We’re lucky in that many Crispers work as coaches and have lots of facilitation experience. Of course, the downside is that it’s sometimes challenging to facilitate other experienced facilitators! We sometimes slip into meta-discussions about how we should do stuff, rather than just doing it :)
Sometimes we bring an external guest to do a talk or facilitate some specific topic in the conference.
Why do we use this format?
Key benefits (compared to a more traditional conference structure):
- Higher energy level. People focus on issues that matter to them.
- Less up-front planning. No need for someone to set up a detailed agenda ahead of time.
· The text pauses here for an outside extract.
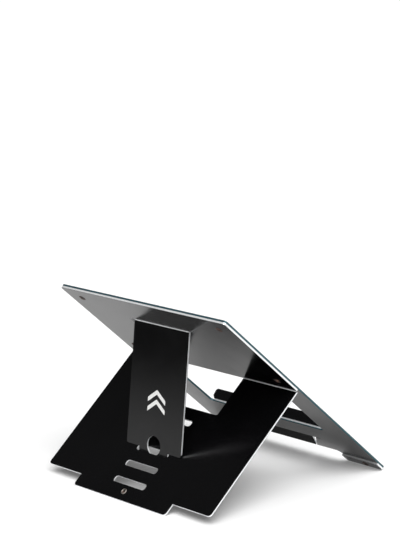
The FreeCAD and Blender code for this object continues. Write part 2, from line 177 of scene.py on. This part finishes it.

- More flexibility. Once we have everyone together, we may discover unexpected topics that are of great interest and importance. With a dynamic agenda, we can capture the moment and maximize the value of the conference.
- Spontaneous conversations. Often the most valuable parts of a conference are the informal conversations that happen between people in different teams or roles, who don’t normally work together. The open space format encourages this.
- It works as a quality/interest filter. Lets assume you are all fired up about something new, say Bitcoin, and want the whole company to join you in some Bitcoin effort. During the brainstorming phase, you suggest a Bitcoin topic and it gets added to the schedule. When it is time time for your Bitcoin session, what if only you show up? Well, now you know, with some certainty, and in a really visual and awkward way, that no one else really share your enthusiasm for Bitcoin. Shit happens. Life goes on. Use your two feet and go somewhere else where there’s action! :-)
We sometimes try other (less open) formats, and it’s good to vary a bit. But we keep gravitating back to the open-space format, because the law of 2 feet is just such a powerful thing!